Name: Jo Darrington
City: Beijing, China
Makerspace: We created a queer and feminist community makerspace in Beijing called Q-Space where we live and work together to share knowledge and skills to make anything relating to the promotion of diversity.
Day job: I work as an educator. I mostly work in experiential education, language teaching, and creative education. I am also a bit of an entrepreneur I suppose, and always have far too many ideas, including small educational projects, business ideas, and maker and research projects.
How did you get started making?
I suppose I got started making when I was younger and liked making innovative gift ideas instead of buying things. I made things like a recycled gumball machine that would spit out cool quotes stuck onto marbles, bracelets made out of collected “trash,” and card holders and wallets made out aluminum cans and ironed plastic bags I found from bins! I also enjoyed making home-made chili sauces and liqueurs from fruit found in the wild or discarded in markets. Once, when I lived in a small English seaside town, I made a lot of vegan versions of Asian food (cold spicy noodles, sushi, zongzi – banana leaf wrapped in savory sticky rice) and sold them in a pop-up restaurant on the quiet seaside boulevard. I used an ironing board as my stand and a plastic camping table as the restaurant table. It wasn’t until two years ago (when I moved to Beijing) that I met my friend Zimmer and he introduced me to the maker movement.
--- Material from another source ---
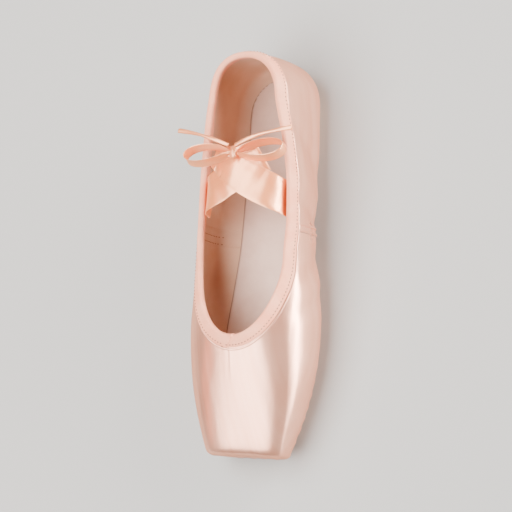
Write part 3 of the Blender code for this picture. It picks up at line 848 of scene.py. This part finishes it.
bpy.context.view_layer.update()
rows = []
for side in (-1.0, 1.0):
    for along in SIDE_ROWS:
        starts = [(0.0, SEAM_Y + along, height) for height in SIDE_STITCHES]
        rows.append(ray_row(upper, starts, [(side, 0.0, 0.0)] * len(starts)))
for across in BACK_ROWS:
    starts = [(across, 0.080, height) for height in BACK_STITCHES]
    rows.append(ray_row(upper, starts, [(0.0, 1.0, 0.0)] * len(starts)))
places = np.vstack([row + facing * STITCH_LIFT for row, facing in rows])
runs = np.vstack([np.gradient(row, axis=0) for row, facing in rows])
normals = np.vstack([facing for row, facing in rows])
lining_thread = thread_and_shadow_finish("lining_thread", LINING_THREAD, 0.7)
sewn_row("lining_stitches", places, runs, normals, LINING_STITCH, lining_thread)


# The casing is a matte cotton tape, folded over the collar's edge all round and stitched
# through along its lower edge, with its ends lapped at the front of the throat.
CASING = (0.82, 0.30, 0.17, 1)
CASING_PALE = (0.86, 0.36, 0.22, 1)
# The stitches' dark colour is partly the thread's own and partly painted shade of their needle
# holes and shadows.
CASING_THREAD_AND_SHADE = (0.24, 0.09, 0.05, 1)
STITCH_PITCH = 0.0022
STITCH_INSET = 0.0019
CASING_STITCH = (0.00110, 0.00075, 0.00075)
FOLD_ANGLE = math.radians(50)
LOOP_LEAST = 60
FINENESS = 12
LAP_Y = -0.0545
LAP_SLANT = 0.55
LAP_RISE = 0.00034
LAP_GROOVE = 0.00020
NUB_X, NUB_Y = 0.0012, -0.0512
NUB_RISE = 0.0007
PUCKER = 0.00004


def edge_loops(source, angle):
    """Closed lines along a CAD node's sharp edges, each as points in order."""
    work = bmesh.new()
    work.from_mesh(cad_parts[source].data)
    bmesh.ops.remove_doubles(work, verts=work.verts, dist=1e-6)
    links = {}
    for edge in work.edges:
        if len(edge.link_faces) == 2 and edge.calc_face_angle() > angle:
            a, b = edge.verts
            links.setdefault(a, []).append(b)
            links.setdefault(b, []).append(a)
    loops = []
    seen = set()
    for start in links:
        if start in seen or len(links[start]) != 2:
            continue
        line, previous, here = [start], None, start
        while True:
            seen.add(here)
            onward = [v for v in links[here] if v is not previous]
            if not onward or len(links[here]) != 2:
                break
            previous, here = here, onward[0]
            if here is start:
                break
            line.append(here)
        loops.append(np.array([tuple(v.co) for v in line]))
    work.free()
    return [line for line in loops if len(line) > LOOP_LEAST]


def even_line(line, pitch):
    """Even points along the smooth closed line through a loop's points."""
    wrapped = np.vstack([line[-2:], line, line[:3]])
    fine = smooth_route(wrapped, (len(line) + 4) * FINENESS + 1)[2 * FINENESS : -2 * FINENESS]
    lengths = run_length(fine)
    count = int(round(lengths[-1] / pitch))
    samples = np.arange(count) * lengths[-1] / count
    return np.stack([np.interp(samples, lengths, fine[:, k]) for k in range(3)], 1)


def along_edge(line):
    """The run, the satin's normal and the way up to the fold at each point of the tape's edge."""
    runs = unit(np.roll(line, -1, axis=0) - np.roll(line, 1, axis=0))
    normals = unit(np.array([upper.closest_point_on_mesh(tuple(point))[2] for point in line]))
    ups = unit(np.cross(normals, runs))
    above = np.full(len(line), 0.07)
    middle = np.stack([np.zeros(len(line)), np.clip(line[:, 1], -0.03, 0.09), above], 1)
    ups *= np.sign(np.sum(ups * (middle - line), axis=1, keepdims=True))
    return runs, normals, ups


def shape_casing(piece):
    """Laps the tape's ends at the throat, with a nub where the drawstring is tied inside."""
    middles, facing = face_arrays(piece)
    refine(piece, (middles[:, 1] < -0.040) & (np.abs(middles[:, 0]) < 0.007), 2)
    points, normals = mesh_arrays(piece)
    x, y, z = points.T
    front = y < -0.040
    past = x + 0.0004 - LAP_SLANT * (y - LAP_Y)
    lap = LAP_RISE * fade(-past, -0.0001, 0.0003) * fade(past, -0.011, -0.0006)
    groove = -LAP_GROOVE * bump_line(past - 0.0004, 0.00035)
    nub = NUB_RISE * bump_line(x - NUB_X, 0.0009) * bump_line(y - NUB_Y, 0.0010)
    move = np.where(front & (normals[:, 2] > -0.2), lap + groove + nub, 0)
    pucker = PUCKER * np.sin(y * 1700 + x * 900) * np.sin(x * 1300 - y * 500 + 0.8)
    move += np.where(normals[:, 2] > -0.5, pucker, 0)
    set_points(piece, points + normals * move[:, None])


def casing_finish():
    """The tape: matte cotton, a little downy, puckered by its seam."""
    material, tree, shader = finish(
        "casing_tape", Roughness=0.68, Sheen_Weight=0.12, Sheen_Roughness=0.45,
        Specular_IOR_Level=0.35)
    shader.inputs["Sheen Tint"].default_value = (1.0, 0.86, 0.8, 1)
    place = node(tree, "ShaderNodeTexCoord").outputs["Object"]
    cloud = node(tree, "ShaderNodeTexNoise", {"Vector": place, "Scale": 90.0, "Detail": 4.0})
    colour = ramp(tree, cloud.outputs["Fac"], ((0.35, CASING), (0.65, CASING_PALE)))
    tree.links.new(colour, shader.inputs["Base Color"])
    ribs = node(tree, "ShaderNodeTexVoronoi", {"Vector": place, "Scale": 2600.0})
    bump = node(tree, "ShaderNodeBump", {
        "Height": ribs.outputs["Distance"], "Strength": 0.35, "Distance": 0.0001})
    pucker = node(tree, "ShaderNodeTexNoise", {"Vector": place, "Scale": 260.0, "Detail": 2.0})
    soft = node(tree, "ShaderNodeBump", {
        "Height": pucker.outputs["Fac"], "Strength": 0.4, "Distance": 0.0003,
        "Normal": bump.outputs[0]})
    tree.links.new(soft.outputs[0], shader.inputs["Normal"])
    return material


casing_tape = casing_finish()
casing = smooth_copy("collar_binding", "collar_casing", 3)
shape_casing(casing)
casing.data.materials.append(casing_tape)
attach(casing, "root")
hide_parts("collar_binding")
bpy.context.view_layer.update()
loops = edge_loops("collar_binding", FOLD_ANGLE)
lower_edge = max(loops, key=lambda loop: run_length(loop)[-1])

line = even_line(lower_edge, STITCH_PITCH)
runs, normals, ups = along_edge(line)
places, facing = [], []
for point in line + ups * STITCH_INSET + normals * 0.001:
    _, place, normal, _ = casing.closest_point_on_mesh(tuple(point))
    places.append(np.array(place))
    facing.append(np.array(normal))
# These stitches carry painted shade as well as thread colour: they are darkened for their needle
# holes and shadows.
casing_thread_and_shade = thread_and_shadow_finish("casing_thread_and_shade", CASING_THREAD_AND_SHADE, 0.6)
sewn_row("casing_stitches", places, runs, facing, CASING_STITCH, casing_thread_and_shade)


# The satin rolls up in a thin ridge all along the casing's lower edge, where the stitches
# that hold the casing pull on it.
ROLL_WIDTH = 0.0013
ROLL_HEIGHT = 0.0009
ROLL_OFFSET = 0.00085
ROLL_PITCH = 0.0009

line = even_line(lower_edge, ROLL_PITCH)
runs, normals, ups = along_edge(line)
beside = line - ups * ROLL_OFFSET
bases = np.array([upper.closest_point_on_mesh(tuple(point))[1] for point in beside])
for _ in range(3):
    bases = (np.roll(bases, 1, axis=0) + 2 * bases + np.roll(bases, -1, axis=0)) / 4
welt("satin_roll", bases, ups, normals, ROLL_WIDTH, ROLL_HEIGHT, satin, closed=True)


# The sock is a thin greyish pink leather board that lies on the seat from toe to heel,
# glued down, darkened near its edge by painted shade where it meets the upper.
SOCK = (0.53, 0.34, 0.26, 1)
SOCK_PALE = (0.62, 0.42, 0.33, 1)
SOCK_EDGE_SHADE = (0.22, 0.12, 0.08, 1)
SOCK_EDGE_SHADE_WIDTH = (0.0016, 0.0004)
SOCK_SLICES = 120


def leather_finish(name, dark, pale, roughness, scale):
    """Matte leather with a cloudy colour and a fine grain, and its shader."""
    material, tree, shader = finish(
        name, Roughness=roughness, Specular_IOR_Level=0.35, Sheen_Weight=0.1)
    place = node(tree, "ShaderNodeTexCoord").outputs["Object"]
    cloud = node(tree, "ShaderNodeTexNoise", {
        "Vector": place, "Scale": scale, "Detail": 5.0, "Roughness": 0.6})
    colour = ramp(tree, cloud.outputs["Fac"], ((0.36, dark), (0.66, pale)))
    tree.links.new(colour, shader.inputs["Base Color"])
    grain = node(tree, "ShaderNodeTexVoronoi", {"Vector": place, "Scale": 1500.0})
    bump = node(tree, "ShaderNodeBump", {
        "Height": grain.outputs["Distance"], "Strength": 0.25, "Distance": 0.0001})
    tree.links.new(bump.outputs[0], shader.inputs["Normal"])
    return material, tree, shader


sock = smooth_copy("insole", "sock", 2)
sock_leather, sock_tree, sock_shader = leather_finish("sock_leather", SOCK, SOCK_PALE, 0.62, 40.0)
sock.data.materials.append(sock_leather)
x, y, z = mesh_arrays(sock)[0].T
slices = np.clip(((y + 0.12) / 0.24 * SOCK_SLICES).astype(int), 0, SOCK_SLICES - 1)
half_widths = np.zeros(SOCK_SLICES)
np.maximum.at(half_widths, slices, np.abs(x))
# Painted shade: the colour darkens toward the sock's edge, over its last 1.6 mm.
from_edge = half_widths[slices] - np.abs(x)
shade = sock.data.attributes.new("painted_edge_shade", "FLOAT", "POINT")
shade.data.foreach_set("value", fade(-from_edge, -SOCK_EDGE_SHADE_WIDTH[0], -SOCK_EDGE_SHADE_WIDTH[1]))
edge = node(sock_tree, "ShaderNodeAttribute", attribute_name="painted_edge_shade")
darker = node(sock_tree, "ShaderNodeMix", {
    "Factor": edge.outputs["Fac"], "A": sock_shader.inputs["Base Color"].links[0].from_socket,
    "B": SOCK_EDGE_SHADE}, data_type="RGBA")
sock_tree.links.new(darker.outputs["Result"], sock_shader.inputs["Base Color"])
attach(sock, "root")
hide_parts("insole")


# The outsole is a narrow strip of undyed leather, its edge skived thin, glued and sewn
# over the pleated margin.
SOLE = (0.48, 0.33, 0.22, 1)
SOLE_PALE = (0.62, 0.46, 0.33, 1)
outsole = smooth_copy("outsole", "outsole_leather", 2)
outsole.data.materials.append(leather_finish("outsole_leather", SOLE, SOLE_PALE, 0.72, 26.0)[0])
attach(outsole, "root")
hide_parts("outsole")


# A plain pale paper floor, lit by five soft lights: a broad key from the left over the
# throat, a fill and a long strip on the right that draw bands down the satin, a faint warm
# strip low on the left, and a fill over the heel.
FLOOR_COLOUR = (0.42, 0.415, 0.40, 1)
FLOOR_GLOW = (1.0, 0.985, 0.96, 1)
GLOW_FROM, GLOW_TO, GLOW_STRENGTH = 0.55, 2.2, 0.80
ROOM_COLOUR = (0.95, 0.95, 0.94, 1)
ROOM_LIGHT, ROOM_SEEN = 0.12, 1.0

# Each light's place to the right, up the picture and toward the camera, its width, height
# and power, and its colour
LIGHTS = {
    "key": (-0.72, 0.02, 0.77, 0.96, 1.6, 56.0, (1.0, 0.985, 0.97)),
    "fill_right": (1.0, 0.25, 0.62, 0.5, 1.0, 12.0, (1.0, 0.92, 0.86)),
    "strip_right": (0.93, 0.05, 0.49, 0.20, 1.3, 58.0, (1.0, 0.985, 0.975)),
    "strip_left": (-0.80, -0.05, 0.05, 0.16, 0.7, 0.9, (1.0, 0.26, 0.07)),
    "fill_heel": (0.72, 0.95, 0.78, 0.5, 0.5, 20.0, (1.0, 0.96, 0.93)),
}

bpy.ops.object.select_all(action="DESELECT")
bpy.ops.mesh.primitive_plane_add(size=60.0, location=(0, 0, -0.0003))
floor = bpy.context.object
floor.name = "floor"
floor_paper, floor_tree, floor_shader = finish(
    "floor_paper", Roughness=0.9, Specular_IOR_Level=0.0)
floor_shader.inputs["Base Color"].default_value = FLOOR_COLOUR
floor_place = node(floor_tree, "ShaderNodeTexCoord").outputs["Object"]
away = node(floor_tree, "ShaderNodeVectorMath", {0: floor_place}, operation="LENGTH")
glow = node(floor_tree, "ShaderNodeMapRange", {
    "Value": away.outputs["Value"], "From Min": GLOW_FROM, "From Max": GLOW_TO,
    "To Max": GLOW_STRENGTH})
floor_shader.inputs["Emission Color"].default_value = FLOOR_GLOW
floor_tree.links.new(glow.outputs[0], floor_shader.inputs["Emission Strength"])
floor.data.materials.append(floor_paper)

world = bpy.data.worlds.new("room")
bpy.context.scene.world = world
world.use_nodes = True
room = world.node_tree
background = room.nodes["Background"]
background.inputs["Color"].default_value = ROOM_COLOUR
seen = node(room, "ShaderNodeLightPath").outputs["Is Camera Ray"]
strength = node(room, "ShaderNodeMapRange", {
    "Value": seen, "To Min": ROOM_LIGHT, "To Max": ROOM_SEEN})
room.links.new(strength.outputs[0], background.inputs["Strength"])

for name, (right, up, front, width, height, power, colour) in LIGHTS.items():
    lamp_data = bpy.data.lights.new(name, "AREA")
    lamp_data.shape = "RECTANGLE"
    lamp_data.size, lamp_data.size_y = width, height
    lamp_data.energy = power
    lamp_data.color = colour
    lamp = bpy.data.objects.new(name, lamp_data)
    lamp.visible_camera = False
    offset = rightward * right + upward * up + back * front
    away = unit(offset)
    side = unit(np.cross(upward, away))
    lamp.matrix_world = turned(side, np.cross(away, side), away, TARGET + offset)
    bpy.context.scene.collection.objects.link(lamp)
What type of maker would you classify yourself as?
I’m not really sure what kinds of makers there are. I’d like to be a social activist maker if that exists? I like to think of ways that making can create momentum in social movements.
What was your favorite thing that you’ve made?
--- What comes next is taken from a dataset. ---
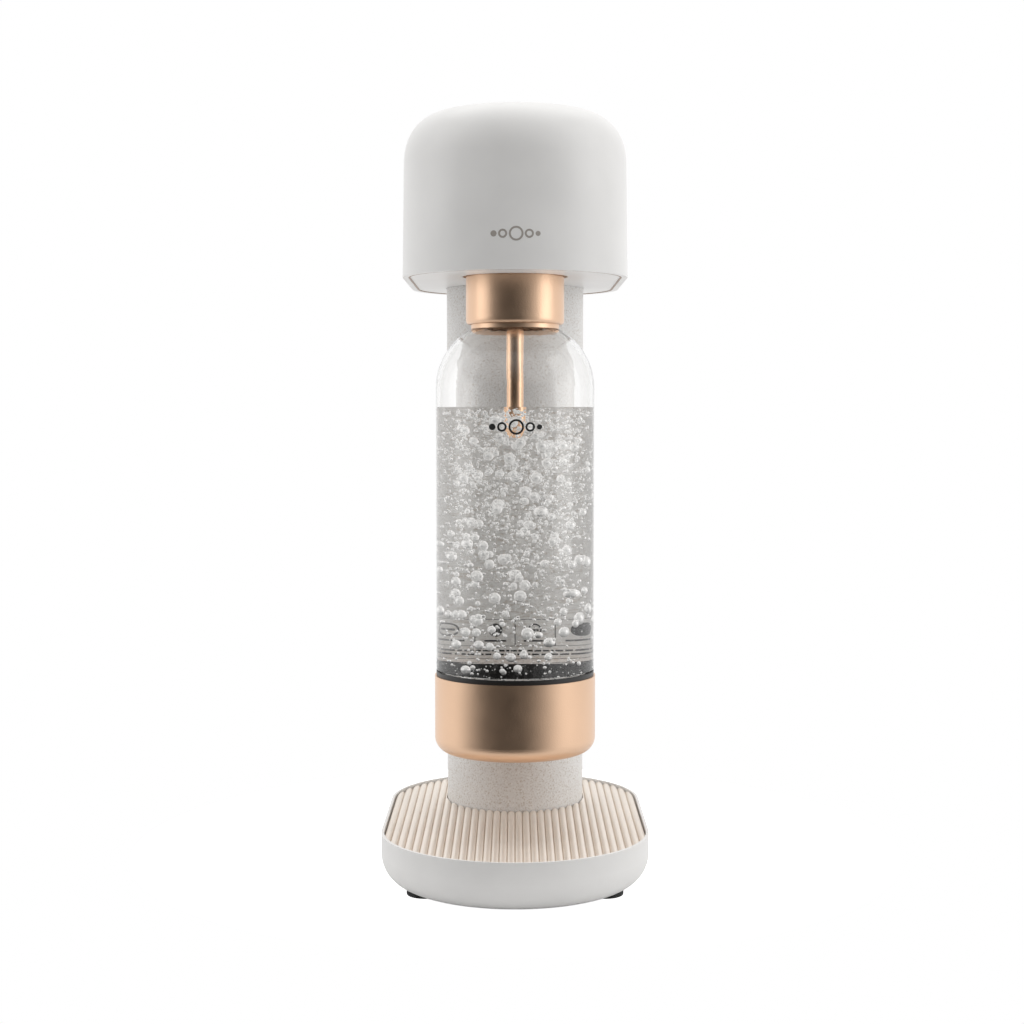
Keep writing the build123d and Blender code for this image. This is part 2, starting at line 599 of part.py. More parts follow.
with BuildPart() as valve_block:
    with Locations((0, PILLAR_Y, CHASSIS_TOP_Z)):
        Cylinder(
            VALVE_BLOCK_R,
            VALVE_BLOCK_TOP_Z - CHASSIS_TOP_Z,
            align=(Align.CENTER, Align.CENTER, Align.MIN),
        )
    fillet(valve_block.faces().sort_by(Axis.Z)[-1].edges(), 2.0)
    with Locations((0, PILLAR_Y, CHASSIS_TOP_Z)):
        Cylinder(BLOCK_FOOT_R, FOOT_PLATE, align=(Align.CENTER, Align.CENTER, Align.MIN))
        Cylinder(
            VALVE_THREAD_R + 2 * SHAFT_GAP,
            VALVE_BORE_TOP_Z - CHASSIS_TOP_Z,
            align=(Align.CENTER, Align.CENTER, Align.MIN),
            mode=Mode.SUBTRACT,
        )
        Cylinder(
            PLUNGER_R + SHAFT_GAP,
            VALVE_BLOCK_TOP_Z - CHASSIS_TOP_Z,
            align=(Align.CENTER, Align.CENTER, Align.MIN),
            mode=Mode.SUBTRACT,
        )
    with Locations(*[(x, y, CHASSIS_TOP_Z) for x, y, _ in BLOCK_SCREW_SPOTS]):
        Cylinder(M3_R, 3 * FOOT_PLATE, mode=Mode.SUBTRACT)
    with Locations(Plane(origin=(0, PILLAR_Y, PORT_Z), z_dir=(0, -1, 0))):
        Cylinder(
            PORT_R,
            VALVE_BLOCK_R + 1.0,
            align=(Align.CENTER, Align.CENTER, Align.MIN),
            mode=Mode.SUBTRACT,
        )
export(valve_block, "valve_block")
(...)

My favourite thing that I have made is The Rainbow Ride, a hot pink and rainbow-covered storytelling vehicle. It is fun, comfy, an art installation, and a method of transport. People participate by reading the stories others have written and then writing their own and hanging them on the ride. Contact Theory shows that the more contact someone has with people who are different to them, the more open and accepting they are. So the idea is that by reading the journeys of others, we consider, appreciate, and celebrate the diversity of our community. So far, I have collected more than 50 stories, poems, pieces of life advice, love letters, and drawings from two art exhibitions and LGBTQ+ gatherings.
What is something you’d like to make next?
I’d like to develop the Rainbow Ride further so that we can have a shared online platform of diverse stories from all over! I want to use it for pop-up film screenings, sharing food and drink, performance art pieces, giving “rainbow tours” of the city, documenting a journey collecting stories in different places, and building other rainbow rides in other places around the world! I’d also love to explore ways for the maker movement to be available to more people, as diverse groups make smarter groups, and it would be great to have a wider range of people participating in shaping our future.
And…I really want to make delicious vegan cheese!
Do you have advice to give to other makers?
My friend Zimmer had a saying, which I love and often use when describing our space: “What would the world look like if everyone had equal access to the tools and resources to create whatever they wanted?” I often wonder about this. What experiences have people had that shape the problems they see, and therefore the solutions they came up with? We live in an unequal world and what I love about the maker movement is its commitment to collaboration rather than competition. I would say to other makers, if they have the opportunities to make, then share this privilege. To new makers, take the leap, because we probably need you!
What is the Q-space?
Q-Space is a grassroots queer and feminist community maker space dedicated to making social change. We are a group of people living together and who open up our space to people wanting to learn, connect, and create. We are open to all and there is no pressure on how people want to identify themselves. We are a movement focused on human evolution! It is focused on sharing and learning, and we organize a wide range of events, such as language corners, LGBTQ+ and feminist film screenings, discussion and theatre workshops, community BBQs on our rooftop, outside parties, life drawing, art exhibitions, tech workshops, and personal development. Anything that anyone wants to share really!
Why is this so important within your local community?
I think that we are unique in our local community as our focus is on learning and sharing. We are also a home and so it is a comfortable, safe space for people to come by and get involved or chat. Many people have said that being part of this community has changed their lives in Beijing, and given them a sense of belonging. People also really enjoy being able to play and be creative, something that is all too often missing in modern life in a city. It’s a rewarding and empowering experience.
What kind of reactions have you had from your members?
Many people are surprised that we exist in Beijing. I’m not sure how many other queer and feminist community maker spaces there are elsewhere (please get in touch if you know of any!) so people have walked in and been impressed by the magic that they feel here. Many people feel that it is a home, and we call ourselves a family that’s committed to growing as a community.
What do you hope to achieve in the future?
Well, thinking big…perhaps more Q-Spaces around the world. I’d like to have one in the mountains somewhere where we could have retreats for activists and share tools for creative projects focused on empowering disadvantaged or oppressed groups. A beautiful late friend gave me advice once, “Do what you love and what you love will change the world.” I hope in the future we can facilitate the space for anyone to do just that.